### Task description:
Scan the records for the line containing "More parts follow."; extract it and all later lines, verbatim, through the end, and nothing before it.

[Rows from a dataset]
# # #

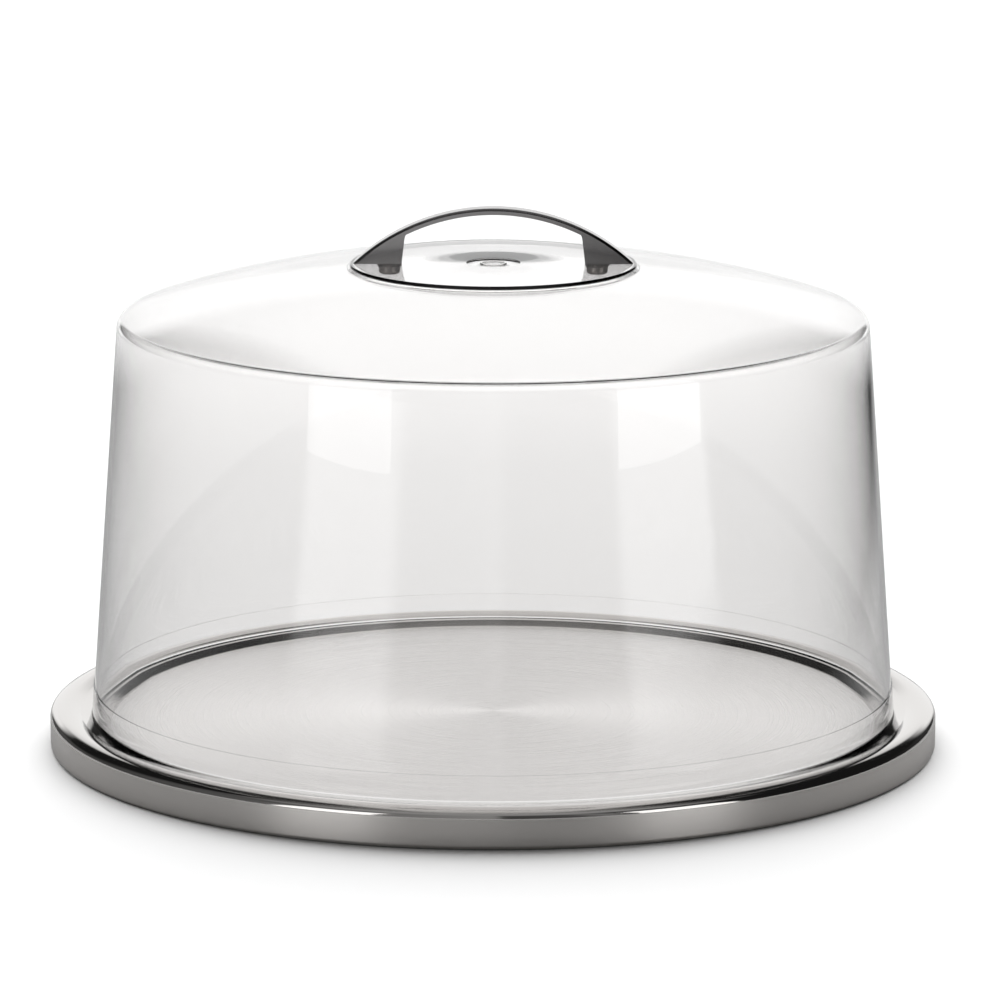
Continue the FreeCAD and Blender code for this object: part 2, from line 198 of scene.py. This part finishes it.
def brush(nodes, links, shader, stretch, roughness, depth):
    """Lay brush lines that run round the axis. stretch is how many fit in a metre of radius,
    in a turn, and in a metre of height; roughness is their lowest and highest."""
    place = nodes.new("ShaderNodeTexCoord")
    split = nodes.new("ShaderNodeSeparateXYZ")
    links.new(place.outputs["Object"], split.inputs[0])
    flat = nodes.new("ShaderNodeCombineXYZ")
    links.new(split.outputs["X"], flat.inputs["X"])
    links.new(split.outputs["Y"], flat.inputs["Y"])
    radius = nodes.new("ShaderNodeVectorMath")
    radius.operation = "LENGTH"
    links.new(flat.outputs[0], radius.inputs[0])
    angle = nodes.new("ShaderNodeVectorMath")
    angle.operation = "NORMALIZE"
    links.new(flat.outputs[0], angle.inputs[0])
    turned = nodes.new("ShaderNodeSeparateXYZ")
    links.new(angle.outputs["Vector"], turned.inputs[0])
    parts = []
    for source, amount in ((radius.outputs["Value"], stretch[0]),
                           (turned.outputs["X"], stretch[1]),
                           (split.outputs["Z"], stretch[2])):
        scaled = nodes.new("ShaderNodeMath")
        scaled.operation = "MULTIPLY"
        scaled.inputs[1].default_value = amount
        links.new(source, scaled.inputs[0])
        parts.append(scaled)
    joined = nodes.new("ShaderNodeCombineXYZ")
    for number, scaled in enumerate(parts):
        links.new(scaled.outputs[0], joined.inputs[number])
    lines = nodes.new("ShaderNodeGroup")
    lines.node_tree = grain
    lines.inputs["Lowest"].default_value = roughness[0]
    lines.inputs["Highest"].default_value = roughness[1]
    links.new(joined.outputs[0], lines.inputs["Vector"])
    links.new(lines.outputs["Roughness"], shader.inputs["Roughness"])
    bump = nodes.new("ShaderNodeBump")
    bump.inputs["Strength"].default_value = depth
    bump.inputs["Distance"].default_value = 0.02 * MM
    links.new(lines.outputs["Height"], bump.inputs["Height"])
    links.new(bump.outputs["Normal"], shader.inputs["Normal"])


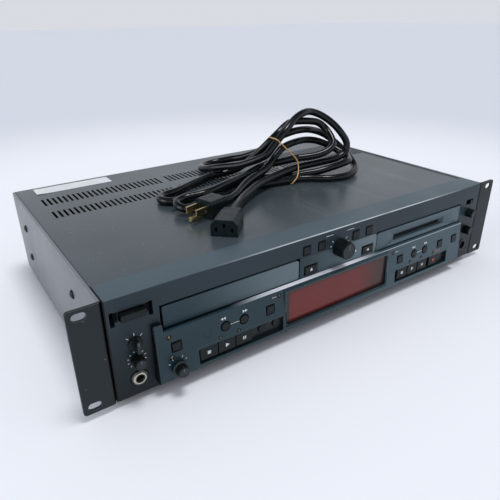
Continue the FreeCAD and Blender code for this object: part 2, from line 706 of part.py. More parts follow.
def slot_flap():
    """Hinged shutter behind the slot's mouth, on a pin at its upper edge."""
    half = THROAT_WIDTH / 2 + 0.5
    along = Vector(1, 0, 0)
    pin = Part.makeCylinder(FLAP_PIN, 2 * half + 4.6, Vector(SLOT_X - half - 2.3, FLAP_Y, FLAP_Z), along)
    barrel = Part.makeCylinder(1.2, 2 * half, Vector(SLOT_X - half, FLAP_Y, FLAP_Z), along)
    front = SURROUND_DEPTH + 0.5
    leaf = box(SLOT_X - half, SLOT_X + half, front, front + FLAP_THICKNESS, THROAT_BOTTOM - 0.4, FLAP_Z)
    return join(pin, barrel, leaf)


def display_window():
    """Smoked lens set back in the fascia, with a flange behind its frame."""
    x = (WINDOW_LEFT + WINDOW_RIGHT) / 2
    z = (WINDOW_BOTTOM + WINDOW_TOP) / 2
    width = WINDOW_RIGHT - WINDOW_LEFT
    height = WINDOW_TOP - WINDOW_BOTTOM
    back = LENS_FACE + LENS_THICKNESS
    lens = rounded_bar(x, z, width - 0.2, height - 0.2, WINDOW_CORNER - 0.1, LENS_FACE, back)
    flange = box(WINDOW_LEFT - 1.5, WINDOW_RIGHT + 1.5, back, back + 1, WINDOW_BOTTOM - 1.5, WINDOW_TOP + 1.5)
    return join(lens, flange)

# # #

### Exercise output:
Continue the FreeCAD and Blender code for this object: part 2, from line 706 of part.py. More parts follow.
def slot_flap():
    """Hinged shutter behind the slot's mouth, on a pin at its upper edge."""
    half = THROAT_WIDTH / 2 + 0.5
    along = Vector(1, 0, 0)
    pin = Part.makeCylinder(FLAP_PIN, 2 * half + 4.6, Vector(SLOT_X - half - 2.3, FLAP_Y, FLAP_Z), along)
    barrel = Part.makeCylinder(1.2, 2 * half, Vector(SLOT_X - half, FLAP_Y, FLAP_Z), along)
    front = SURROUND_DEPTH + 0.5
    leaf = box(SLOT_X - half, SLOT_X + half, front, front + FLAP_THICKNESS, THROAT_BOTTOM - 0.4, FLAP_Z)
    return join(pin, barrel, leaf)


def display_window():
    """Smoked lens set back in the fascia, with a flange behind its frame."""
    x = (WINDOW_LEFT + WINDOW_RIGHT) / 2
    z = (WINDOW_BOTTOM + WINDOW_TOP) / 2
    width = WINDOW_RIGHT - WINDOW_LEFT
    height = WINDOW_TOP - WINDOW_BOTTOM
    back = LENS_FACE + LENS_THICKNESS
    lens = rounded_bar(x, z, width - 0.2, height - 0.2, WINDOW_CORNER - 0.1, LENS_FACE, back)
    flange = box(WINDOW_LEFT - 1.5, WINDOW_RIGHT + 1.5, back, back + 1, WINDOW_BOTTOM - 1.5, WINDOW_TOP + 1.5)
    return join(lens, flange)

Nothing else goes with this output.